* Start Material provided *

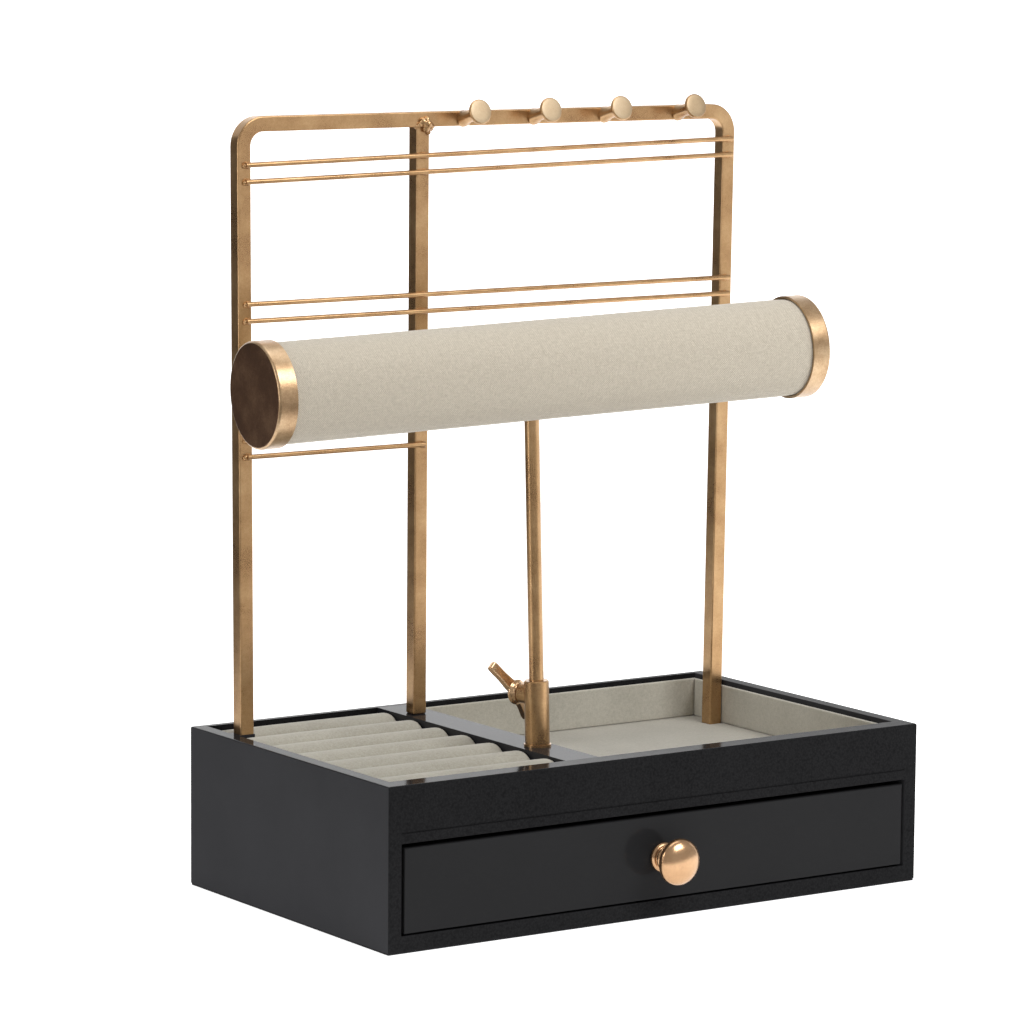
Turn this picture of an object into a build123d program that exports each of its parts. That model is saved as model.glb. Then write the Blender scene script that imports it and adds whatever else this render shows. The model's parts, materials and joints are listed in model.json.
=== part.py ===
"""Jewellery stand: a leather-wrapped box with a ring bed, an open tray and a drawer.

A painted square-bar frame on the box carries earring wires and necklace pegs. A
height-adjustable stem on the divider carries a padded bracelet bolster.
Millimetres, +Z up, +X to the right, the drawer faces -Y. The origin is the middle
of the felt under the box.
"""

from build123d import *
import math
import os

# ---------------------------------------------------------------- driving sizes
# Box
box_width = 300.0
box_depth = 175.0
box_height = 76.5
side_board = 7.0
back_board = 4.0
rail_board = 10.5          # rail above the drawer, front to back
sill_board = 8.0           # rail below the drawer, front to back
sill_height = 8.0          # top of that lower rail
bottom_board = 3.0
deck_board = 3.5
felt_sheet = 1.0
felt_inset = 0.5
edge_round = 0.8           # softened outer edges of the wrapped boards
tray_depth = 23.0          # rim of the box down to the deck
seam_above_rail = 4.5      # wrap seam above the lower edge of the top rail
seam_width = 0.6
seam_depth = 0.4

# Ring bed, divider and tray
ring_bay_width = 95.5      # left wall to divider
divider_width = 18.5
roll_count = 7
roll_gap = 0.5             # between neighbouring rolls
roll_end_gap = 0.4         # roll to wall and roll to divider
roll_end_round = 1.6
roll_crest_drop = 0.4      # rim down to the top of the rolls
roll_card = 1.5
lining_board = 1.75
lining_floor = 1.5
lining_drop = 2.4          # rim down to the top of the linings
lining_corner_gap = 0.4

# Wire frame
bar = 7.2                  # square bar of the frame
bar_edge_round = 0.7
frame_rise = 289.5         # rim of the box up to the top of the frame
frame_corner = 14.0        # outer radius of the two upper corners
frame_set_in = 22.5        # back board to the middle of the bar
post_gap = 0.4             # right post to the tray lining, at its foot
left_post_set_in = 13.7    # outside of the box to the middle of the left post's foot
# The hoop was bent by hand, so each post leans out a little on its way up.
left_post_splay = 2.0
right_post_splay = 3.35
middle_post_shift = -1.5   # from the middle of the divider
post_chamfer = 0.6         # at the middle post's foot
block_width = 10.4
block_depth = 8.4
block_drop = 0.5           # rim down to the top of the left post's block
wire_diameter = 2.4
wire_end_inset = 2.4       # outside of the last post to the end of the wire
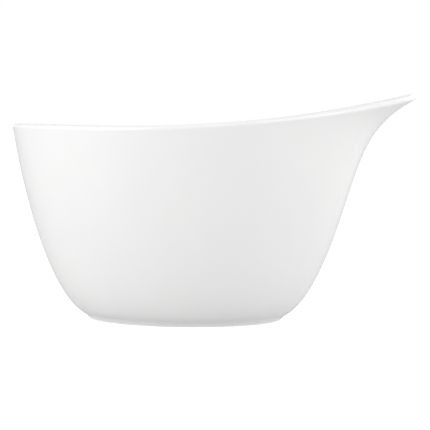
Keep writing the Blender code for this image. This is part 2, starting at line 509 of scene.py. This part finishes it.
def makeWorld():                             # the camera sees plain white, the dish a softer room
    world = bpy.data.worlds.new("studio")
    world.use_nodes = True
    nodes = world.node_tree.nodes
    link = world.node_tree.links.new
    seen = nodes["Background"]
    seen.inputs["Color"].default_value = (1.0, 1.0, 1.0, 1.0)
    seen.inputs["Strength"].default_value = studio["backdrop"]
    room = nodes.new("ShaderNodeBackground")
    room.inputs["Color"].default_value = (1.0, 1.0, 1.0, 1.0)
    where = nodes.new("ShaderNodeTexCoord")
    split = nodes.new("ShaderNodeSeparateXYZ")
    fade = nodes.new("ShaderNodeMapRange")
    fade.inputs["To Min"].default_value = studio["wallLight"]
    fade.inputs["To Max"].default_value = studio["ceilingLight"]
    link(where.outputs["Generated"], split.inputs["Vector"])
    link(split.outputs["Z"], fade.inputs["Value"])
    link(fade.outputs["Result"], room.inputs["Strength"])
    ray = nodes.new("ShaderNodeLightPath")
    choose = nodes.new("ShaderNodeMixShader")
    link(ray.outputs["Is Camera Ray"], choose.inputs["Fac"])
    link(room.outputs["Background"], choose.inputs[1])
    link(seen.outputs["Background"], choose.inputs[2])
    link(choose.outputs["Shader"], nodes["World Output"].inputs["Surface"])
    bpy.context.scene.world = world


def laidSheet(name, paint, tone, glow, rough):
    patch = bmesh.new()
    bmesh.ops.create_grid(patch, x_segments=1, y_segments=1, size=studio["sheetSize"] / 2)
    mesh = bpy.data.meshes.new(name)
    patch.to_mesh(mesh)
    patch.free()
    material = bpy.data.materials.new(paint)
    material.use_nodes = True
    shader = material.node_tree.nodes["Principled BSDF"]
    shader.inputs["Base Color"].default_value = (tone, tone, tone, 1.0)
    shader.inputs["Roughness"].default_value = rough
    shader.inputs["Emission Color"].default_value = (1.0, 1.0, 1.0, 1.0)
    shader.inputs["Emission Strength"].default_value = glow
    mesh.materials.append(material)
    sheet = bpy.data.objects.new(name, mesh)
    bpy.context.scene.collection.objects.link(sheet)
    return sheet


def makeFloor():                             # clear from below, so the foot can be looked at
    floor = laidSheet("floor", "paleFloor", *studio["floor"])
    tree = floor.data.materials[0].node_tree
    side = tree.nodes.new("ShaderNodeNewGeometry")
    clear = tree.nodes.new("ShaderNodeBsdfTransparent")
    choose = tree.nodes.new("ShaderNodeMixShader")
    tree.links.new(side.outputs["Backfacing"], choose.inputs["Fac"])
    tree.links.new(tree.nodes["Principled BSDF"].outputs["BSDF"], choose.inputs[1])
    tree.links.new(clear.outputs["BSDF"], choose.inputs[2])
    tree.links.new(choose.outputs["Shader"], tree.nodes["Material Output"].inputs["Surface"])
    floor.visible_diffuse = False
    floor.visible_glossy = False
    floor.visible_shadow = False


def makeTable():                             # throws soft light back up at the dish
    table = laidSheet("table", "tablePaint", *studio["table"])
    table.location.z = -studio["tableDrop"] * mm
    table.visible_camera = False


makeCamera()
makeWorld()
makeFloor()
makeTable()
for name, values in softboxes.items():
    makeSoftbox(name, *values)
makeWellLight()
bpy.context.scene.view_settings.view_transform = "Standard"
print("studio ready")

* End Material provided *

**What the task asks**. Return the entries above exactly as they appear.

**Full output**.
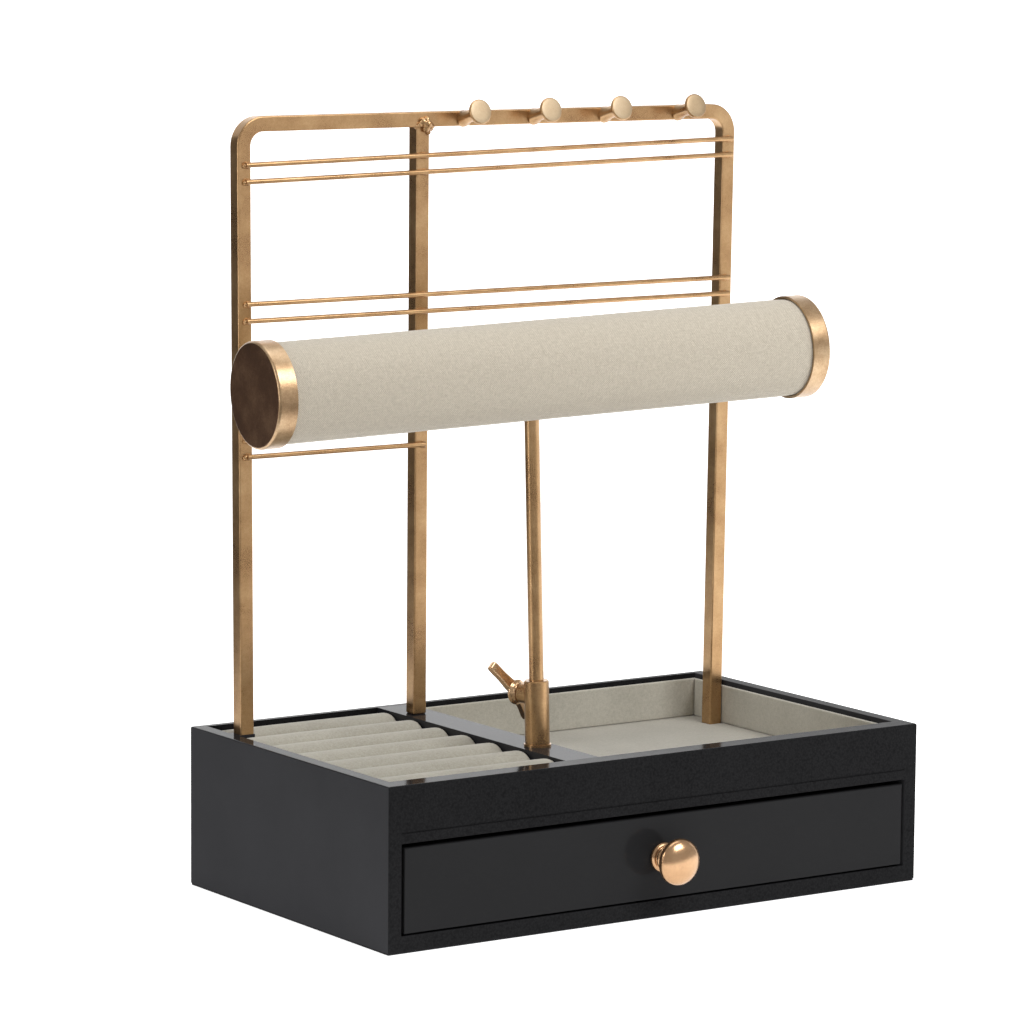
Turn this picture of an object into a build123d program that exports each of its parts. That model is saved as model.glb. Then write the Blender scene script that imports it and adds whatever else this render shows. The model's parts, materials and joints are listed in model.json.
=== part.py ===
"""Jewellery stand: a leather-wrapped box with a ring bed, an open tray and a drawer.

A painted square-bar frame on the box carries earring wires and necklace pegs. A
height-adjustable stem on the divider carries a padded bracelet bolster.
Millimetres, +Z up, +X to the right, the drawer faces -Y. The origin is the middle
of the felt under the box.
"""

from build123d import *
import math
import os

# ---------------------------------------------------------------- driving sizes
# Box
box_width = 300.0
box_depth = 175.0
box_height = 76.5
side_board = 7.0
back_board = 4.0
rail_board = 10.5          # rail above the drawer, front to back
sill_board = 8.0           # rail below the drawer, front to back
sill_height = 8.0          # top of that lower rail
bottom_board = 3.0
deck_board = 3.5
felt_sheet = 1.0
felt_inset = 0.5
edge_round = 0.8           # softened outer edges of the wrapped boards
tray_depth = 23.0          # rim of the box down to the deck
seam_above_rail = 4.5      # wrap seam above the lower edge of the top rail
seam_width = 0.6
seam_depth = 0.4

# Ring bed, divider and tray
ring_bay_width = 95.5      # left wall to divider
divider_width = 18.5
roll_count = 7
roll_gap = 0.5             # between neighbouring rolls
roll_end_gap = 0.4         # roll to wall and roll to divider
roll_end_round = 1.6
roll_crest_drop = 0.4      # rim down to the top of the rolls
roll_card = 1.5
lining_board = 1.75
lining_floor = 1.5
lining_drop = 2.4          # rim down to the top of the linings
lining_corner_gap = 0.4

# Wire frame
bar = 7.2                  # square bar of the frame
bar_edge_round = 0.7
frame_rise = 289.5         # rim of the box up to the top of the frame
frame_corner = 14.0        # outer radius of the two upper corners
frame_set_in = 22.5        # back board to the middle of the bar
post_gap = 0.4             # right post to the tray lining, at its foot
left_post_set_in = 13.7    # outside of the box to the middle of the left post's foot
# The hoop was bent by hand, so each post leans out a little on its way up.
left_post_splay = 2.0
right_post_splay = 3.35
middle_post_shift = -1.5   # from the middle of the divider
post_chamfer = 0.6         # at the middle post's foot
block_width = 10.4
block_depth = 8.4
block_drop = 0.5           # rim down to the top of the left post's block
wire_diameter = 2.4
wire_end_inset = 2.4       # outside of the last post to the end of the wire
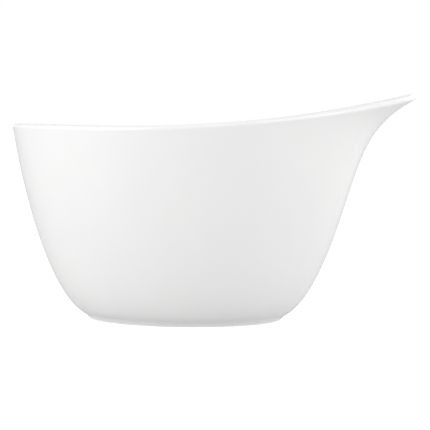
Keep writing the Blender code for this image. This is part 2, starting at line 509 of scene.py. This part finishes it.
def makeWorld():                             # the camera sees plain white, the dish a softer room
    world = bpy.data.worlds.new("studio")
    world.use_nodes = True
    nodes = world.node_tree.nodes
    link = world.node_tree.links.new
    seen = nodes["Background"]
    seen.inputs["Color"].default_value = (1.0, 1.0, 1.0, 1.0)
    seen.inputs["Strength"].default_value = studio["backdrop"]
    room = nodes.new("ShaderNodeBackground")
    room.inputs["Color"].default_value = (1.0, 1.0, 1.0, 1.0)
    where = nodes.new("ShaderNodeTexCoord")
    split = nodes.new("ShaderNodeSeparateXYZ")
    fade = nodes.new("ShaderNodeMapRange")
    fade.inputs["To Min"].default_value = studio["wallLight"]
    fade.inputs["To Max"].default_value = studio["ceilingLight"]
    link(where.outputs["Generated"], split.inputs["Vector"])
    link(split.outputs["Z"], fade.inputs["Value"])
    link(fade.outputs["Result"], room.inputs["Strength"])
    ray = nodes.new("ShaderNodeLightPath")
    choose = nodes.new("ShaderNodeMixShader")
    link(ray.outputs["Is Camera Ray"], choose.inputs["Fac"])
    link(room.outputs["Background"], choose.inputs[1])
    link(seen.outputs["Background"], choose.inputs[2])
    link(choose.outputs["Shader"], nodes["World Output"].inputs["Surface"])
    bpy.context.scene.world = world


def laidSheet(name, paint, tone, glow, rough):
    patch = bmesh.new()
    bmesh.ops.create_grid(patch, x_segments=1, y_segments=1, size=studio["sheetSize"] / 2)
    mesh = bpy.data.meshes.new(name)
    patch.to_mesh(mesh)
    patch.free()
    material = bpy.data.materials.new(paint)
    material.use_nodes = True
    shader = material.node_tree.nodes["Principled BSDF"]
    shader.inputs["Base Color"].default_value = (tone, tone, tone, 1.0)
    shader.inputs["Roughness"].default_value = rough
    shader.inputs["Emission Color"].default_value = (1.0, 1.0, 1.0, 1.0)
    shader.inputs["Emission Strength"].default_value = glow
    mesh.materials.append(material)
    sheet = bpy.data.objects.new(name, mesh)
    bpy.context.scene.collection.objects.link(sheet)
    return sheet


def makeFloor():                             # clear from below, so the foot can be looked at
    floor = laidSheet("floor", "paleFloor", *studio["floor"])
    tree = floor.data.materials[0].node_tree
    side = tree.nodes.new("ShaderNodeNewGeometry")
    clear = tree.nodes.new("ShaderNodeBsdfTransparent")
    choose = tree.nodes.new("ShaderNodeMixShader")
    tree.links.new(side.outputs["Backfacing"], choose.inputs["Fac"])
    tree.links.new(tree.nodes["Principled BSDF"].outputs["BSDF"], choose.inputs[1])
    tree.links.new(clear.outputs["BSDF"], choose.inputs[2])
    tree.links.new(choose.outputs["Shader"], tree.nodes["Material Output"].inputs["Surface"])
    floor.visible_diffuse = False
    floor.visible_glossy = False
    floor.visible_shadow = False


def makeTable():                             # throws soft light back up at the dish
    table = laidSheet("table", "tablePaint", *studio["table"])
    table.location.z = -studio["tableDrop"] * mm
    table.visible_camera = False


makeCamera()
makeWorld()
makeFloor()
makeTable()
for name, values in softboxes.items():
    makeSoftbox(name, *values)
makeWellLight()
bpy.context.scene.view_settings.view_transform = "Standard"
print("studio ready")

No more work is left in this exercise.